The fate of the discrimination case is in the hands of an all-white jury of four women and three men. Named in the lawsuit are the city of Wauwatosa, Police Chief Barry Weber, Officers Patrick Kaine, Luke Vetter, Nicole Gabriel, Derek Dienhard, and John Does 1-3 and Jane Does 1-3, the Milwaukee Journal reports.

Bertrand told the jurors her then-18-year-old client’s Fourth Amendment rights were violated by officers in the city’s police department, WISN reported.

Kaine said he was told by an unknown Black third-party witness, who was driving “a blue Chevrolet with an African-American woman,” that “two African-American males had hijacked a blue Lexus.”

The officer says he believed, at the time, Carter could have been one of the thugs allegedly carjacking the two women.

The complaint alleges the cop targeted Carter because he was Black and was with two older women, noting the three were traveling through the “racially segregated” Wauwatosa, a small town with a population of 82.4 percent white, 5.65 percent Black, and 4.14 percent Asians.

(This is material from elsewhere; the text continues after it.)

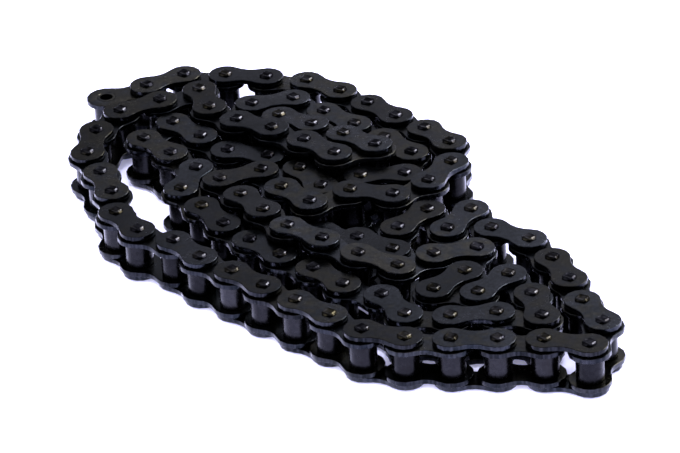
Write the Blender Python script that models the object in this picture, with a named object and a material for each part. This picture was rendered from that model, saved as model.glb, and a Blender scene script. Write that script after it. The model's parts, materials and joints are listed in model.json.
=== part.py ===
"""Heap of roller chain: one length of 12.7 mm pitch chain lying on its side, folded back and forth.

Every link lies nearly flat, with its pins upright. The route starts at the open bush of the free end, at
the back left, and runs to the last inner link, whose open end is tucked under a raised fold near the
middle. A link is drawn along +X from its first pin, with +Z along its pins, and then laid on the route.
"""
import math

import bmesh
import bpy
from mathutils import Matrix, Vector

MM = 0.001

# Chain section
PITCH = 12.7 * MM
PIN_RADIUS = 1.98 * MM
BORE_RADIUS = 2.95 * MM
ROLLER_RADIUS = 3.96 * MM
INNER_WIDTH = 7.85 * MM
PLATE_THICKNESS = 1.5 * MM
PLATE_GAP = 0.3 * MM
PIN_HEAD = 1.0 * MM
INNER_END_RADIUS = 6.03 * MM
INNER_WAIST = 4.2 * MM
OUTER_END_RADIUS = 5.2 * MM
OUTER_WAIST = 3.6 * MM

# Faceting of the round shapes
ROUND_SIDES = 6
END_ANGLES = (-66, -22, 22, 66)
SMOOTH_BELOW = math.radians(65)

# Levels above the middle plane of a link
INNER_FACE = INNER_WIDTH / 2
INNER_BACK = INNER_FACE + PLATE_THICKNESS
OUTER_FACE = INNER_BACK + PLATE_GAP
OUTER_BACK = OUTER_FACE + PLATE_THICKNESS
PIN_END = OUTER_BACK + PIN_HEAD
ROLLER_END = INNER_FACE + PLATE_THICKNESS / 2

# Heading of each link in degrees from +X, fold by fold, from the free end. The first link is an inner one
# and the two kinds take turns.
FOLDS = (
    (15, 27, -8, -13, -18, -39, -50, -51, -50, -57, -91, -124),
    (-147, 162, -156, 129, 117, -161),
    (-62, -60, -59, -41, -41, -32, 34, 15),
    (-107, -136, -15, 45, -63, -81),
    (165, -178, 169, 118, 146, 129, 137, 131, 126, 119, 118, 70, 126, 129),
    (47, -50, -51, -23, -43, -63, 22, -1),
    (79, 127, 132, 134, 135, -167),
    (-49, -41, -44, -45),
    (-163, 133, 136, 144, 129, 104, -159, -159),
    (-124, -101, -72, -74, -84, -60, -36, -54, -45, -47, -46, -44, -47, -25, -10, -7, -7, -19),
    (69, 112, 102, 108, 117, 143, 114),
    (-125, 114, -134, -99, 140, 146),
)

# Rise in mm of the chain above the floor at chosen pins, where a fold rides on its neighbours. Between
# these pins it changes evenly.
RISES = (
    (0, 0.0), (6, 0.0), (8, 0.7), (10, 1.8), (11, 2.2), (14, 2.4), (17, 1.8), (18, 1.8), (20, 3.1),
    (21, 3.6), (22, 3.5), (23, 2.9), (24, 2.0), (25, 1.1), (26, 0.4), (27, 0.0), (58, 0.0), (59, 0.3),
    (60, 0.7), (61, 1.3), (62, 2.1), (63, 3.0), (64, 3.6), (65, 3.8), (66, 3.8), (67, 3.5), (69, 2.6),
    (70, 2.3), (72, 1.5), (74, 0.4), (75, 0.0), (103, 0.0),
)

# A link leans to stay nearly parallel with its neighbours, and this weight pulls it back to upright.
UPRIGHT_PULL = 0.1
LEAN_ROUNDS = 80

# Links at the free end that turn on their own. Past them, an outer link and the inner link after it are
# one piece.
FREE_LINKS = 5
KINDS = ("inner", "outer")

UP = Vector((0, 0, 1))


def steel(name, colour, roughness):
    """A metal material with one plain colour."""
    material = bpy.data.materials.new(name)
    material.use_nodes = True
    surface = material.node_tree.nodes["Principled BSDF"]
    surface.inputs["Base Color"].default_value = (*colour, 1)
    surface.inputs["Metallic"].default_value = 1
    surface.inputs["Roughness"].default_value = roughness
    return material


def rise_at(pin):
    """Height of one pin's middle above that of a link lying on the floor."""
    for (start, low), (end, high) in zip(RISES, RISES[1:]):
        if start <= pin <= end:
            return (low + (high - low) * (pin - start) / (end - start)) * MM


def pin_places():
    """Middle of every pin along the chain, and of the open bush at each end."""
    places = [Vector((0, 0, PIN_END + rise_at(0)))]
    for heading in (math.radians(angle) for fold in FOLDS for angle in fold):
        climb = rise_at(len(places)) - rise_at(len(places) - 1)
        run = math.sqrt(PITCH ** 2 - climb ** 2)
        places.append(places[-1] + Vector((run * math.cos(heading), run * math.sin(heading), climb)))
    return places


def square_to(direction, axis):
    """The part of axis that is square to direction, at length 1."""
    return (axis - axis.dot(direction) * direction).normalized()


def link_directions(places):
    """Direction of each link, from its first pin to its second."""
    return [(end - start).normalized() for start, end in zip(places, places[1:])]


def pin_axes(directions):
    """Pin axis of each link, as near to its neighbours' axes as its own slope allows."""
    axes = [square_to(direction, UP) for direction in directions]
    for _ in range(LEAN_ROUNDS):
        before = [axes[0], *axes[:-1]]
        after = [*axes[1:], axes[-1]]
        pulls = [left + right + UPRIGHT_PULL * UP for left, right in zip(before, after)]
        axes = [square_to(direction, pull) for direction, pull in zip(directions, pulls)]
    return axes


def link_frames():
    """Matrix of each link: its origin is the link's first pin, +X runs along the link, +Z along the pin."""
    places = pin_places()
    directions = link_directions(places)
    frames = []
    for place, direction, axis in zip(places, directions, pin_axes(directions)):
        turn = Matrix((direction, axis.cross(direction), axis)).transposed()
        frames.append(Matrix.Translation(place) @ turn.to_4x4())
    return frames


def plate_outline(end_radius, waist):
    """Points round a waisted plate, counter-clockwise seen from +Z."""
    far_end = [arc_point(PITCH, end_radius, angle) for angle in END_ANGLES]
    near_end = [arc_point(0, end_radius, 180 + angle) for angle in END_ANGLES]
    return [*far_end, (PITCH / 2, waist), *near_end, (PITCH / 2, -waist)]


def arc_point(centre_x, radius, degrees):
    """A point on a circle about a place on the link's X axis."""
    return (centre_x + radius * math.cos(math.radians(degrees)), radius * math.sin(math.radians(degrees)))


def round_outline(centre_x, radius, sides):
    """Points round a regular polygon about a place on the link's X axis."""
    return [arc_point(centre_x, radius, 360 * side / sides) for side in range(sides)]


def add_prism(mesh, frame, outline, low, high):
    """Adds an upright prism over an outline, from one level to another, laid on a link's frame."""
    floor = [mesh.verts.new(frame @ Vector((x, y, low))) for x, y in outline]
    roof = [mesh.verts.new(frame @ Vector((x, y, high))) for x, y in outline]
    mesh.faces.new(reversed(floor))
    mesh.faces.new(roof)
    for side in range(len(outline)):
        after = (side + 1) % len(outline)
        mesh.faces.new((floor[side], floor[after], roof[after], roof[side]))


def add_plates(mesh, frame, outline, face, back):
    """Adds the upper and the lower plate of a link."""
    add_prism(mesh, frame, outline, face, back)
    add_prism(mesh, frame, outline, -back, -face)


def new_object(name, mesh, parent):
    """Turns a bmesh into an object under the parent."""
    data = bpy.data.meshes.new(name)
    for face in mesh.faces:
        face.smooth = True
    mesh.to_mesh(data)
    mesh.free()
    data.set_sharp_from_angle(angle=SMOOTH_BELOW)
    piece = bpy.data.objects.new(name, data)
    piece.parent = parent
    bpy.context.scene.collection.objects.link(piece)
    return piece


def combine(piece, suffix, mesh, operation):
    """Joins a helper solid to a piece, or cuts it away, and keeps the helper out of the model."""
    helper = new_object(piece.name + suffix, mesh, piece)
    helper.hide_render = True
    helper.display_type = "WIRE"
    step = piece.modifiers.new(suffix.strip("_"), "BOOLEAN")
    step.operation = operation
    step.solver = "EXACT"
    step.object = helper


def plate_mesh(frames):
    """Both plates of each link in frames, which holds a matrix for each link's number."""
    mesh = bmesh.new()
    for link, frame in frames.items():
        if link % 2:
            add_plates(mesh, frame, plate_outline(OUTER_END_RADIUS, OUTER_WAIST), OUTER_FACE, OUTER_BACK)
        else:
            add_plates(mesh, frame, plate_outline(INNER_END_RADIUS, INNER_WAIST), INNER_FACE, INNER_BACK)
    return mesh


def round_mesh(frames, places, radius, half_length):
    """Round prisms along the pins, one for each (link, distance from its first pin)."""
    mesh = bmesh.new()
    for link, centre_x in places:
        outline = round_outline(centre_x, radius, ROUND_SIDES)
        add_prism(mesh, frames[link], outline, -half_length, half_length)
    return mesh


def add_piece(name, heap, frames, links, material):
    """One piece: an outer link, an inner link, or an outer link with the inner link after it."""
    home = frames[links[0]]
    local = {link: home.inverted() @ frames[link] for link in links}
    piece = new_object(name, plate_mesh(local), heap)
    piece.matrix_basis = home
    piece.data.materials.append(material)
    pins = [(link, x) for link in links if link % 2 for x in (0, PITCH)]
    rollers = [(link, x) for link in links if link % 2 == 0 for x in (0, PITCH)]
    bores = [(link, x) for link, x in rollers if x or not pins]
    if rollers:
        combine(piece, "_rollers", round_mesh(local, rollers, ROLLER_RADIUS, ROLLER_END), "UNION")
        combine(piece, "_bores", round_mesh(local, bores, BORE_RADIUS, OUTER_FACE), "DIFFERENCE")
    if pins:
        combine(piece, "_pins", round_mesh(local, pins, PIN_RADIUS, PIN_END), "UNION")
    return piece


def centre_on_origin(heap, pieces):
    """Moves the whole heap so that the middle of its box's foot is the origin."""
    corners = []
    for piece in pieces:
        for solid in (piece, *piece.children):
            corners += [piece.matrix_basis @ vertex.co for vertex in solid.data.vertices]
    low = [min(corner[axis] for corner in corners) for axis in range(3)]
    high = [max(corner[axis] for corner in corners) for axis in range(3)]
    heap.location = (-(low[0] + high[0]) / 2, -(low[1] + high[1]) / 2, -low[2])


def main():
    """Clears the scene and builds the heap."""
    for old in list(bpy.data.objects):
        bpy.data.objects.remove(old)
    material = steel("Blackened steel", (0.022, 0.023, 0.030), 0.38)
    heap = bpy.data.objects.new("Heap", None)
    bpy.context.scene.collection.objects.link(heap)
    frames = link_frames()
    pieces = []
    for link in range(FREE_LINKS):
        name = f"free_{KINDS[link % 2]}_link_{link}"
        pieces.append(add_piece(name, heap, frames, (link,), material))
    for link in range(FREE_LINKS, len(frames), 2):
        name = f"link_pair_{link:03d}_{link + 1:03d}"
        pieces.append(add_piece(name, heap, frames, (link, link + 1), material))
    centre_on_origin(heap, pieces)


main()
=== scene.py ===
"""Heap of blackened roller chain, 12.7 mm pitch, lying on its side on a pale studio floor.

The chain is laid on the same route as the solid model: 103 links, inner and outer by turns, from the open
bush at the back left to the last inner link in the middle of the heap. Every plate, pin, bush and roller
is drawn as a piece of its own kind, and the first five links turn on their own pins.
"""

import json
import logging
import math
import random
from abc import ABC, abstractmethod
from collections.abc import Callable, Iterator
from dataclasses import dataclass, field
from enum import Enum

import bmesh
import bpy
from mathutils import Matrix, Vector


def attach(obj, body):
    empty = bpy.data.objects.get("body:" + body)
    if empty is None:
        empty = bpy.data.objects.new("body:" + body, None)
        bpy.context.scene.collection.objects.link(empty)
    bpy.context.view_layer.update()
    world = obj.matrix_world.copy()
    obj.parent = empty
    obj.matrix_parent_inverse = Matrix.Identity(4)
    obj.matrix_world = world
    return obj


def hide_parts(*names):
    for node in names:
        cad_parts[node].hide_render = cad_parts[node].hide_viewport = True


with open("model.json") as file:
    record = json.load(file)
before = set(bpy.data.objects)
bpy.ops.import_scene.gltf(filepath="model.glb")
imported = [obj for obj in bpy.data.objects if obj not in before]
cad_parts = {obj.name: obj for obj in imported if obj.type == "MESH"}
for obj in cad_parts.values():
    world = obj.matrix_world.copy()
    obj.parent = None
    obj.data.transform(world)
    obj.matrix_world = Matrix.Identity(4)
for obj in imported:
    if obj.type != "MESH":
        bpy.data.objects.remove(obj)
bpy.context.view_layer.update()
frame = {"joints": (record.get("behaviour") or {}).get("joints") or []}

LOG = logging.getLogger("roller_chain")
MM = 0.001
UP = Vector((0, 0, 1))
TINY = 1e-6
MIX_FACTOR = 0
MIX_COLOURS = (6, 7)
MIX_RESULT = 2
Colour = tuple[float, float, float]
Span = tuple[float, float]


class LinkKind(Enum):
    """The two kinds of link, which take turns along the chain."""

    INNER = "inner"
    OUTER = "outer"


class Face(Enum):
    """Which of a link's two plates, and the half turn about the link that brings the upper one there."""

    UPPER = 0.0
    LOWER = math.pi


@dataclass(frozen=True)
class Link:
    """One link where it lies.

    Attributes:
        number: Place in the chain, from 0 at the free end.
        kind: Inner or outer.
        place: Matrix whose origin is the link's first pin, with +X along the link and +Z along the pin.
    """

    number: int
    kind: LinkKind
    place: Matrix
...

Within minutes of the stop, other officers “swarmed to the scene,” court documents state, and ordered Carter to get on the ground and told him to get down on his knees before he was handcuffed. After this, Carter was placed in a patrol vehicle and interrogated.

Video footage shows an officer saying to Carter, while he is in the car, “I’m guessing what this sounds like is a big misunderstanding.”

Shortly thereafter, Barr and Adams explained to Kaine that they were not in danger and Carter was a relative spending the day with them. In all, Carter was detained for six minutes. However, the entire ordeal lasted 11 minutes.

During the first day of court, the grandmother and friend testified that they were clueless about why the car was stopped.

Kaine, on the other hand, talked about how the concerned “tipster” made a U-turn to tell him about the alleged robbery at the upcoming intersection. The officer said the man did not give details but was “adamant” that a carjacking was taking place.

Police dashcam video did not capture the mystery witness to the crime but captured Kaine barking orders at Carter, telling the teen to walk backward toward the other officers who had arrived on the scene, and pulling out his .40 caliber Glock service weapon.

It also showed the moment Kaine learned from the grandmother what was going on and the officer apologizing for moving so swiftly with the bad information he received from the “tipster.”

In court, Kaine explained over his almost three-decade career, he has encountered other people who had given him false reports, stating some of them were discovered to have suffered from mental illness.

If the trial goes in their favor, the plaintiffs are asking the court to award Carter damages for the emotional distress and trauma he has experienced over the last four and a half years. The family is also asking for the city to reform its “policies, practices, and procedures to prevent like actions and harms in the future.”

Should the plaintiffs win the case, it would be the first time a Wauwatosa officer has been disciplined for his or her actions associated with a traffic stop. The lawsuit alleges, “When the plaintiffs asked Chief Weber for a formal investigation of the incident, he refused.”

As for now, all officers involved in this incident are still employed by the city.